§ Aim of the exercise:
Quote the entries below from the line with "the tether's stations" through the line with "obj.data.transform(world)", both ends included, and only those lines.

## START

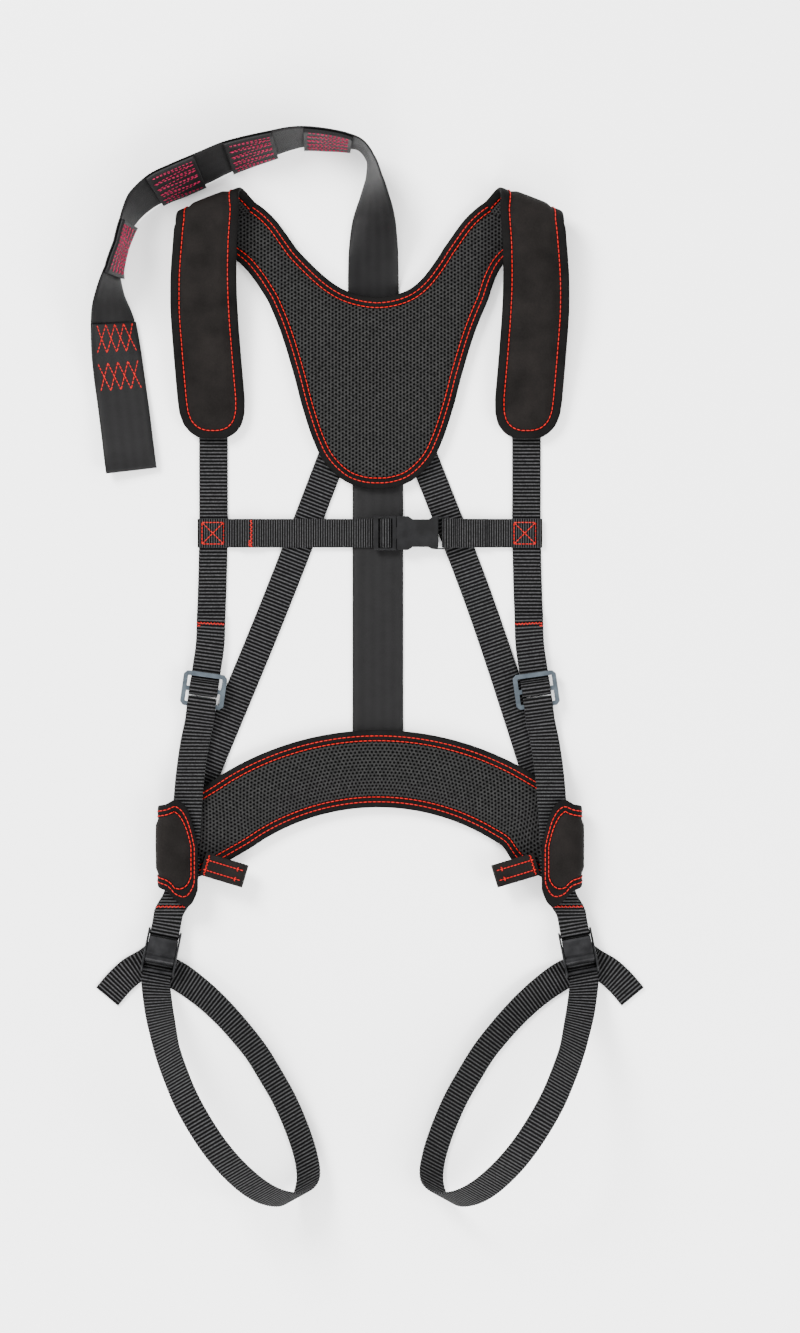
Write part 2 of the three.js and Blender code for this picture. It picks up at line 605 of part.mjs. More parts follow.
// Round the upper bar of the buckle, with both ends sewn together inside the hip flap
function legTab() {
  const inFold = BELT_Z + BELT_FOLD_RADIUS;
  const radius = TAB_BAR_RADIUS + GAP + WEB / 2;
  const over = TAB_BAR_Z + radius;
  const wrap = bend(TAB_BAR_ALONG, TAB_BAR_Z, radius, 90, -90, 8);
  const profile = [[TAB_BAR_ALONG - 8, over + 0.3], ...wrap, [TAB_BAR_ALONG - 5, TAB_BAR_Z - radius + 0.6],
    [TAB_BAR_ALONG - 11, over - 3.4], [TAB_BAR_ALONG - 18, over - 2.6]];
  const local = upright(CAM_CENTRE, camDirection, profile);
  const x = HIP_FOLD_X - WEB_WIDTH / 2;
  const edge = -BELT_WIDTH / 2;
  const start = [at(x - 3, -142, inFold), at(x - 1.5, -158, inFold), at(x + 4, edge - 142.5, inFold - 0.2),
    at(x + 12, edge - 158.5, over + 1.4)];
  return [...smooth([...start, local[0]], 3).slice(0, -1), ...local];
}

// From the loose end under the buckle, up through it, round the leg and back to the frame
function legWebbing() {
  const turnRadius = (THROUGH_Z - WEB / 2) / 2;
  const half = CAM_LENGTH / 2;
  const wrap = bend(-9, WEB / 2 + turnRadius, turnRadius, 270, 90, 8);
  const profile = [[-2, WEB / 2], ...wrap, [half, THROUGH_Z], [half + 5, THROUGH_Z + 1.5]];
  const local = upright(CAM_CENTRE, camDirection, profile);
  const tail = [at(232.6, -266, LOW, 0.77, 0.64), at(222, -253.5, LOW + 0.3, 0.72, 0.7),
    at(211, -243.5, LOW + 0.3, 0.6, 0.8), at(199, -236.5, LOW, 0.45, 0.89), at(190, -230, LOW, 0.75, 0.66)];
  const tailRoute = smooth([...tail, local[0]], 4).slice(0, -1);
  const near = [at(186.5, -272.6, 22, 1, -0.1, -0.1), at(182, -292, 40, 0.9, -0.3, -0.25),
    at(176.5, -312, 57, 0.8, -0.5, -0.35), at(168.5, -332, 73, 0.8, -0.5, -0.4),
    at(159.5, -351.3, 85, 0.8, -0.5, -0.4), at(148, -371.3, 91, 0.8, -0.5, -0.4),
    at(135, -391, 91, 0.8, -0.5, -0.4), at(119.5, -410.6, 82, 0.8, -0.5, -0.38),
    at(99, -430.6, 62, 0.82, -0.5, -0.35)];
  const bottom = [at(82, -440.5, 43, 0.85, -0.5, -0.34), at(67, -442.5, 26, 0.85, -0.5, -0.34),
    at(57.5, -436, 14, 0.85, -0.5, -0.4), at(54.5, -424, 9.5, 0.85, -0.5, -0.5)];
  const far = [at(56, -410, 8.2, 0.85, -0.5, -0.6), at(60, -395, 8, 0.83, -0.55, -0.62),
    at(67, -376, 8, 0.83, -0.55, -0.62), at(76.5, -355, 8, 0.83, -0.55, -0.62),
    at(88.5, -334, 8, 0.83, -0.58, -0.6), at(101, -314, 8, 0.8, -0.6, -0.6),
    at(113.7, -298, 7.6, 0.75, -0.65, -0.55), at(126, -284, 7, 0.7, -0.7, -0.5),
    at(141.2, -269, 6, 0.6, -0.8, -0.4), at(156, -257, 4, 0.55, -0.83, -0.25),
    at(168, -248.8, 2, 0.5, -0.86, -0.05), at(178.5, -243.2, 1.15, 0.5, -0.86, 0)];
  const loop = smooth([local[local.length - 1], ...near, ...bottom, ...far], 3).slice(1);
  return [...tailRoute, ...local, ...loop];
}

for (const [side, end] of sides) {
  part(`cam_frame_${end}`, 'steel', onLeg(side, camFrame()));
  part(`cam_lever_${end}`, 'steel', onLeg(side, camLever()));
  part(`cam_pin_${end}`, 'steel', onLeg(side, camPin()));
  part(`leg_tab_${end}`, 'webbing', strip(onSide(side, legTab()), WEB_WIDTH));
  part(`leg_webbing_${end}`, 'webbing', strip(onSide(side, legWebbing()), WEB_WIDTH));
}

// ---- Tether: wide webbing sewn under the yoke, with four doubled stretches and an end loop ----

// A station of wide webbing that heads along [dx, dy], tilted so that its right edge rises.
// Its lower edge is lifted clear of the surface by the given height.
function tilted(x, y, lift, dx, dy, tilt) {
  const right = V(dy, -dx, 0).normalize();
  const [c, s] = [Math.cos(radians(tilt)), Math.sin(radians(tilt))];
  const z = lift + (WIDE_WEB_WIDTH / 2) * s + (WIDE_WEB / 2) * c;
  return at(x, y, z, right.x * c, right.y * c, s);
}

// Stations moved off the strip's face, for a layer that lies against it
function beside(stations, offset) {
  const { binormals } = new StripRoute(stations).computeFrenetFrames();
  return stations.map((station, i) => {
    const p = station.p.clone().addScaledVector(binormals[i], offset);
    return { ...station, p };
  });
}

const TETHER = [
  tilted(3, 330, 0, 0, 1, 0), tilted(3, 362, 0, 0, 1, 0), tilted(3, 390, 1.6, 0, 1, 12),
  tilted(3.4, 418, 1.4, 0, 1, 32), tilted(4, 440, 0.4, 0, 1, 55), tilted(3.5, 458, 0.3, 0, 1, 72),
  tilted(0.5, 474, 0.3, -0.4, 1, 82), tilted(-8, 485.5, 0.3, -1, 0.7, 82),
  tilted(-20, 489.5, 0.3, -1, 0.16, 78), tilted(-38, 492, 0.3, -1, 0.1, 74),
  tilted(-58, 493.2, 0.3, -1, 0, 72), tilted(-70, 491.6, 0.3, -1, -0.15, 69),
  tilted(-86, 487.5, 0.3, -1, -0.25, 66), tilted(-106, 482, 0.3, -1, -0.28, 62),
  tilted(-126, 475.5, 0.3, -1, -0.35, 58), tilted(-146, 466.5, 0.3, -1, -0.42, 56),
  tilted(-168, 457, 0.3, -1, -0.42, 55), tilted(-188, 448, 0.4, -1, -0.6, 57),
  tilted(-204, 435, 0.5, -0.8, -1, 64), tilted(-214, 418, 0.4, -0.4, -1, 76),
  tilted(-221, 398, 0.4, -0.35, -1, 80), tilted(-227, 376, 0.6, -0.25, -1, 76),
  tilted(-229, 354, 1.2, -0.05, -1, 58), tilted(-227, 330, 0.8, 0.1, -1, 34),
  tilted(-224, 300, 0.4, 0.1, -1, 16), tilted(-221, 276, 0.3, 0.1, -1, 8),
  tilted(-217.5, 252, 0.3, 0.12, -1, 6),
];
const END_LOOP = [
  tilted(-214.3, 226, 0.3, 0.12, -1, 6), tilted(-212, 208, 0.4, 0.12, -1, 6),
  tilted(-211.2, 202, 1.2, 0.12, -1, 6), tilted(-210.9, 199.6, 3.2, 0.12, -1, 6),
  tilted(-211.3, 202, 5.2, 0.12, -1, 6), tilted(-212.6, 212, 6.2, 0.12, -1, 6),
  tilted(-214.7, 230, 5.2, 0.12, -1, 6),
];
// Short steps, so that the two faces of the thin webbing stay apart where it twists
const TETHER_STEPS = 9;
const SEWN_FROM = 23;
const LAYER_STEP = WIDE_WEB + 1.5 * GAP;

// Out along the tether, round the end loop, and back on top of it to the end of the sewn stretch
const outward = smooth([...TETHER, ...END_LOOP], TETHER_STEPS);
const onTop = beside(outward.slice(0, (TETHER.length - 1) * TETHER_STEPS + 1), -LAYER_STEP);
const returned = onTop.slice(SEWN_FROM * TETHER_STEPS, -TETHER_STEPS).reverse();
const tether = strip([...outward, ...returned], WIDE_WEB_WIDTH, -WIDE_WEB / 2, WIDE_WEB / 2);
part('tether_webbing', 'tether', tether);

// The folded stretches lie on the upper face, each between two of the tether's stations
const FOLDED = [[7.6, 10], [11.8, 14], [15.2, 17.2], [19, 21.3]];
for (const [i, ends] of FOLDED.entries()) {
  const [from, to] = ends.map((end) => Math.round(end * TETHER_STEPS));
  const top = -WIDE_WEB / 2 - 2 * GAP;
  const route = outward.slice(from, to + 1);
  part(`tether_fold_${i + 1}`, 'tether', strip(route, WIDE_WEB_WIDTH, top - 2 * WIDE_WEB, top));
}

export default group;
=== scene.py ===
import json
import math
import bpy
import numpy as np
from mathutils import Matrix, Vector
from mathutils.geometry import delaunay_2d_cdt

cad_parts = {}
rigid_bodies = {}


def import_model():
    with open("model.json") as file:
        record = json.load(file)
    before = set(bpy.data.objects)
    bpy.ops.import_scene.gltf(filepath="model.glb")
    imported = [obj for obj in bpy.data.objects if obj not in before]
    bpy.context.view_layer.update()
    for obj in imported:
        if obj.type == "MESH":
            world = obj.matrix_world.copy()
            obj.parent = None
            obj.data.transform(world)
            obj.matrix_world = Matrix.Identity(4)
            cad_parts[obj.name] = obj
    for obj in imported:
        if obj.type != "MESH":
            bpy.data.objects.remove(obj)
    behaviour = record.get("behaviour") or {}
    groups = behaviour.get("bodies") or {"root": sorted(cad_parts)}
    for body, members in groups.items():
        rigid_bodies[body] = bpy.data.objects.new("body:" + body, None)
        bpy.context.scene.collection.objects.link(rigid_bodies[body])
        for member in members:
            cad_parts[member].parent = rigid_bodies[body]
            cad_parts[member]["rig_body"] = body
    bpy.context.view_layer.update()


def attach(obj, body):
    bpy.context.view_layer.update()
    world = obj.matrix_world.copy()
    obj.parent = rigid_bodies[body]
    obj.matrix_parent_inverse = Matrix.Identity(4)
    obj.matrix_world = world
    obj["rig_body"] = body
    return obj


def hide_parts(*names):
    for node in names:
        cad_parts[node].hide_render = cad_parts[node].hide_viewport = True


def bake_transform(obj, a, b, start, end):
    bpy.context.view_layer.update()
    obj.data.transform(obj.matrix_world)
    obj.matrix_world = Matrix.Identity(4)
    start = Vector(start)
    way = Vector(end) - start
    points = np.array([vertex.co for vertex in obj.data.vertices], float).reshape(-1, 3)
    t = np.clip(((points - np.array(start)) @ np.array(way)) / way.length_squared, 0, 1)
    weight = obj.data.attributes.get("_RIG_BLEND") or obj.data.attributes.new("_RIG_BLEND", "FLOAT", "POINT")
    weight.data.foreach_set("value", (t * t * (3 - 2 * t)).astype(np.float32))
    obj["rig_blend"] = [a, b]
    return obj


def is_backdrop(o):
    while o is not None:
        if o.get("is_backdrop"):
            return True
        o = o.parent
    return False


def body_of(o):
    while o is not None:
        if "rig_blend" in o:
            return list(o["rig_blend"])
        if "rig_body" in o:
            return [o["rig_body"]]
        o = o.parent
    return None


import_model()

# A safety harness vest laid out with its lining up. Shapes are in millimetres, in the frame's own axes.
MM = 0.001
WEB_WIDTH, WEB = 25.4, 1.8
WIDE_WIDTH, WIDE = 45.0, 1.5
GAP = 0.4
SKIN, FOAM = 1.2, 5.4
PANEL = 2 * SKIN + FOAM + 2 * GAP
PANEL_Z = WEB + GAP + PANEL / 2
BACK_SHIFT = 7.0
SIDES = ((-1, "left"), (1, "right"))
UP = np.array((0.0, 0.0, 1.0))


# ---- Camera, floor and lights ----

def add_object(name, data):
    obj = bpy.data.objects.new(name, data)
    bpy.context.collection.objects.link(obj)
    return obj


def aim(obj, target):
    obj.rotation_euler = (Vector(target) - obj.location).to_track_quat("-Z", "Y").to_euler()


def make_camera():
    height, shown = 5.0, 1.18
    data = bpy.data.cameras.new("camera")
    data.sensor_fit = "VERTICAL"
    data.sensor_height = 36
    data.lens = data.sensor_height * height / shown
    data.clip_end = 40
    camera = add_object("camera", data)
    camera.location = (0.0266, 0.0261, height)
    bpy.context.scene.camera = camera


def make_light(name, place, size, power):
    data = bpy.data.lights.new(name, "AREA")
    data.shape = "SQUARE"
    data.size = size
    data.energy = power
    light = add_object(name, data)
    light.location = place
    aim(light, (0, 0, 0))


def make_floor():
    material = bpy.data.materials.new("pale_floor")
    material.use_nodes = True
    shader = material.node_tree.nodes["Principled BSDF"]
    shader.inputs["Base Color"].default_value = (0.98, 0.98, 0.98, 1)
    shader.inputs["Roughness"].default_value = 0.9
    mesh = bpy.data.meshes.new("floor")
    half = 12.0
    corners = [(-half, -half, 0), (half, -half, 0), (half, half, 0), (-half, half, 0)]
    mesh.from_pydata(corners, [], [(0, 1, 2, 3)])
    mesh.materials.append(material)
    floor = add_object("floor", mesh)
    floor.location.z = -0.0006
    floor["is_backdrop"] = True


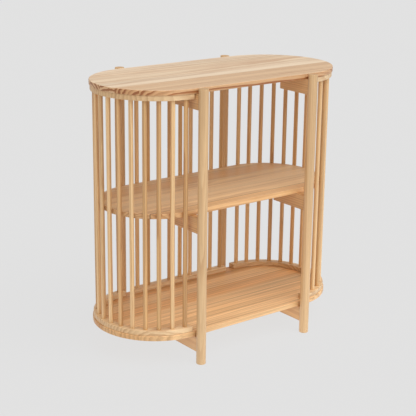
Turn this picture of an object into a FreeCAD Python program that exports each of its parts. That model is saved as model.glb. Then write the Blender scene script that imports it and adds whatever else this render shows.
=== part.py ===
import FreeCAD, Part
import math
import os

import Sketcher
from FreeCAD import Placement, Rotation, Vector

# A free-standing display shelf in solid pale wood.  Two full-length boards with half-round
# ends carry a cage of round spindles, a middle shelf lies inside the cage, and four round
# legs stand outside the boards, tied to them by short blocks.
# Frame: +Z up, +X along the boards, -Y is the open front, origin on the floor at the centre.

SIZES = (
    ("overall_height", 800.0),
    ("foot_clearance", 80.0),
    ("board_thickness", 15.0),
    ("board_radius", 187.5),
    ("straight_half", 212.5),
    ("edge_rounding", 1.5),
    ("shelf_radius", 164.5),
    ("shelf_underside", 435.0),
    ("leg_diameter", 28.0),
    ("leg_offset_x", 198.5),
    ("leg_offset_y", 205.5),
    ("leg_chamfer", 1.0),
    ("ring_outer_radius", 185.0),
    ("ring_width", 26.0),
    ("ring_thickness", 15.0),
    ("ring_rounding", 1.0),
    ("strip_half_length", 182.0),
    ("spindle_diameter", 13.0),
    ("spindle_path_radius", 172.0),
    ("spindles_per_end", 14),
    ("back_spindles", 9),
    ("back_spindle_pitch", 40.6),
    ("socket_depth", 10.0),
    ("joint_clearance", 0.1),
    ("block_width", 22.0),
    ("block_height", 45.0),
    ("top_block_end", 75.0),
    ("low_block_end", 60.0),
    ("block_rounding", 1.5),
    ("dowel_diameter", 8.0),
    ("dowel_length", 40.0),
    ("dowel_low", 12.0),
    ("dowel_high", 33.0),
    ("screw_diameter", 4.0),
    ("screw_hole_diameter", 4.4),
    ("screw_head_diameter", 8.0),
    ("screw_head_height", 2.6),
    ("screw_head_hole_diameter", 8.6),
    ("screw_tip_length", 5.0),
    ("pilot_depth", 11.0),
    ("block_screw_length", 45.0),
    ("block_screw_recess", 10.0),
    ("block_screw_near", 60.0),
    ("block_screw_far", 105.0),
    ("ring_screw_length", 22.0),
    ("ring_screw_angle_near", 25.7143),
    ("ring_screw_angle_far", 64.2857),
)

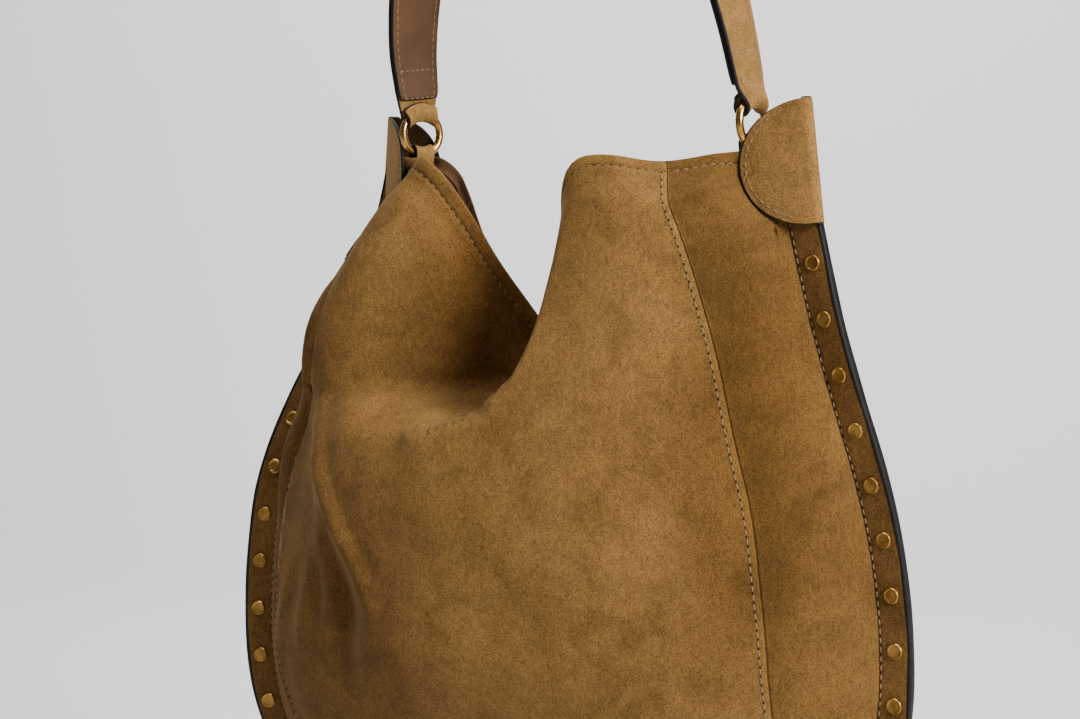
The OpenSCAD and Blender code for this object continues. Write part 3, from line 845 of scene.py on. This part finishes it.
backdrop()
world = bpy.data.worlds.new("studio")
world.use_nodes = True
sky = world.node_tree.nodes["Background"].inputs
sky["Color"].default_value = (0.97, 0.98, 1.0, 1)
sky["Strength"].default_value = 0.07
bpy.context.scene.world = world

# ---------- suede panels
FACES = {FRONT: "front", BACK: "back"}
SIDES = {LEFT: "left", RIGHT: "right"}
EDGE_KIND = 3  # material slot of the border on a panel
cut = [0, int(np.argmin(abs(S - SEAM_S))), int(np.argmin(abs(S - 1 + SEAM_S))), len(S) - 1]
faces_done = {face: finished(face) for face in FACES}
for face, word in FACES.items():
    inner, normal = faces_done[face]
    outer = inner + normal * SUEDE_T
    across_rows = inner.shape[1] - 1
    for k, part in enumerate(("left", "centre", "right")):
        a, b = cut[k], cut[k + 1] + 1
        points, quads, kinds = closed_sheet(outer[a:b], inner[a:b])
        row = np.arange((b - a - 1) * across_rows) % across_rows
        kinds[: len(row)][row < len(FLANGE_D) - 1] = EDGE_KIND
        skin = SUEDE_CENTRE if part == "centre" else SUEDE_SIDE
        make(f"{word}_{part}_suede", points, quads, [skin, SUEDE_IN, skin, SUEDE_EDGE], kinds,
             replaces=[f"{word}_{part}_panel"], slot="suede")

# ---------- painted edge all round the border
s_edge = np.linspace(0.004, 0.996, 420)
edge_p = inset(s_edge, 0.35)
flat_in = inward(s_edge)
edge_in = unit(np.stack([flat_in[:, 0], np.zeros(len(s_edge)), flat_in[:, 1]], -1))
wobble = 1 + 0.03 * waves(s_edge * EDGE_L, 0 * s_edge, 38, 5)
bar = np.array(rounded_bar(2.8, STRIP_T + 2 * SUEDE_T + 0.9, 1.3, 4))
points, quads = swept(on_seam(edge_p), seam_normal(edge_p[:, 0], edge_p[:, 1]), edge_in,
                      bar[None] * wobble[:, None, None])
make("painted_edge", points, quads, [PAINT], replaces=["edge_strip"], slot="edge_paint")

# ---------- lining, facings, pocket, snap


def inside(face, cols, rows, near, far, name, materials, node, slot):
    """A sheet inside the bag, from near to far mm behind the suede's inner surface."""
    inner, normal = (grid[cols, rows] for grid in faces_done[face])
    sheet_piece(name, inner - normal * near, inner - normal * far, materials, replaces=[node], slot=slot)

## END

§ Task response:
// The folded stretches lie on the upper face, each between two of the tether's stations
const FOLDED = [[7.6, 10], [11.8, 14], [15.2, 17.2], [19, 21.3]];
for (const [i, ends] of FOLDED.entries()) {
  const [from, to] = ends.map((end) => Math.round(end * TETHER_STEPS));
  const top = -WIDE_WEB / 2 - 2 * GAP;
  const route = outward.slice(from, to + 1);
  part(`tether_fold_${i + 1}`, 'tether', strip(route, WIDE_WEB_WIDTH, top - 2 * WIDE_WEB, top));
}

export default group;
=== scene.py ===
import json
import math
import bpy
import numpy as np
from mathutils import Matrix, Vector
from mathutils.geometry import delaunay_2d_cdt

cad_parts = {}
rigid_bodies = {}


def import_model():
    with open("model.json") as file:
        record = json.load(file)
    before = set(bpy.data.objects)
    bpy.ops.import_scene.gltf(filepath="model.glb")
    imported = [obj for obj in bpy.data.objects if obj not in before]
    bpy.context.view_layer.update()
    for obj in imported:
        if obj.type == "MESH":
            world = obj.matrix_world.copy()
            obj.parent = None
            obj.data.transform(world)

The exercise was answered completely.